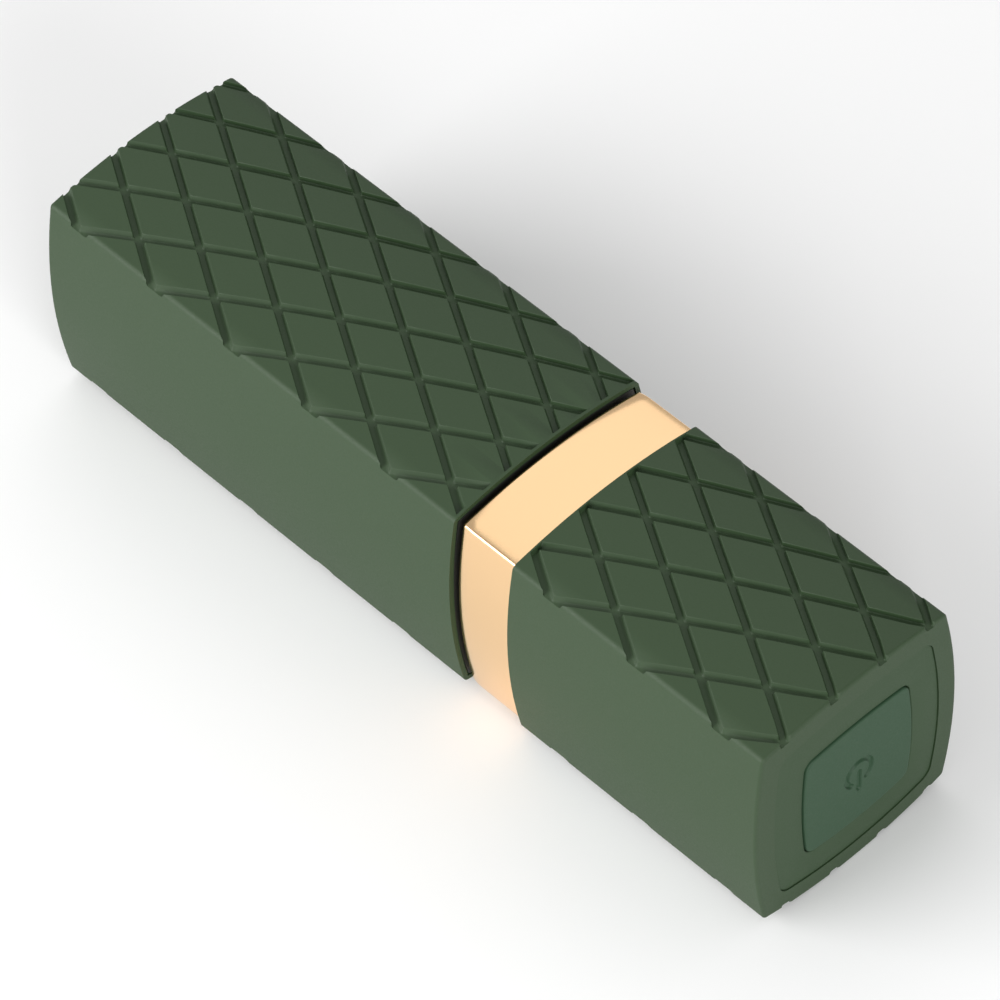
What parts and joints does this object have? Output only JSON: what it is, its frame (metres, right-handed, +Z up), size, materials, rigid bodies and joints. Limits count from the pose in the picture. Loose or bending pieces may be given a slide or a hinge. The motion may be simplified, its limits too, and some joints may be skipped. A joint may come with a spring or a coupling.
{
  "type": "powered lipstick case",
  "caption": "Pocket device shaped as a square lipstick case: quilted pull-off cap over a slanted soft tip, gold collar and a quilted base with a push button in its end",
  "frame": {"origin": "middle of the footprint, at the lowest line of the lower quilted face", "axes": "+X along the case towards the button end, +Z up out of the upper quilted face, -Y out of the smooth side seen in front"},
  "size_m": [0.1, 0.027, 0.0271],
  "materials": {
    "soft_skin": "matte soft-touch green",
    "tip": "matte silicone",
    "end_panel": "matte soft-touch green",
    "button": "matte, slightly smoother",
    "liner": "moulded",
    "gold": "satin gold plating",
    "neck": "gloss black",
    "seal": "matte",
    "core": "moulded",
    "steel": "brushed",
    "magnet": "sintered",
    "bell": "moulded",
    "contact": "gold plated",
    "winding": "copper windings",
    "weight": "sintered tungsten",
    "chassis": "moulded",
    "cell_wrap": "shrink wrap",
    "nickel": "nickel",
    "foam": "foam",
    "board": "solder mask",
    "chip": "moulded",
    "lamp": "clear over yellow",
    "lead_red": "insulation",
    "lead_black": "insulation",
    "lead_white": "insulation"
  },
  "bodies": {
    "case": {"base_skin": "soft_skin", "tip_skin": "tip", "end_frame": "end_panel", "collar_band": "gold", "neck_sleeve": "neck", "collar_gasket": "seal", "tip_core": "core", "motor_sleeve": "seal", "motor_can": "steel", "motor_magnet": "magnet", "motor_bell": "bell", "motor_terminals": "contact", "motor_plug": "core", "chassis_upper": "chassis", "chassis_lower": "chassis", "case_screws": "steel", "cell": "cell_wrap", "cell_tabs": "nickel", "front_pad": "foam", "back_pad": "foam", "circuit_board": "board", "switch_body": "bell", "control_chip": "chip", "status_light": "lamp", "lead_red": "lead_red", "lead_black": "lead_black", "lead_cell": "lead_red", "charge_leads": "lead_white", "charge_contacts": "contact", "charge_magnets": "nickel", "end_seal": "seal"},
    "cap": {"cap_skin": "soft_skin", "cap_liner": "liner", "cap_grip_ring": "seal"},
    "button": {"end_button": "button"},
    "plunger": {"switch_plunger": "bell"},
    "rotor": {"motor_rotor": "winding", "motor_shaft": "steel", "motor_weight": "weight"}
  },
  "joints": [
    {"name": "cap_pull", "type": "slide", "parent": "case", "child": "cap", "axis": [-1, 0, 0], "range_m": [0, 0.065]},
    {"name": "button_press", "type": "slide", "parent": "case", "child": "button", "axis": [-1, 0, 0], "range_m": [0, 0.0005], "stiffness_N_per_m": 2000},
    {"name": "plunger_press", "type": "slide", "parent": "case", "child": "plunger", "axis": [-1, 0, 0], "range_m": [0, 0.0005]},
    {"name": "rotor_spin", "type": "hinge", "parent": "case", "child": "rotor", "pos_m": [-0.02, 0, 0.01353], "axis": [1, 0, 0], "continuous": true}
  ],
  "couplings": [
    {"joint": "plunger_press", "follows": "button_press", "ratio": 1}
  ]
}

______________________________

• WHAT NEEDS TO BE DONE: Count up the lines in the listing that hold the word "materials", and give that number only.

• RESPONSE: 2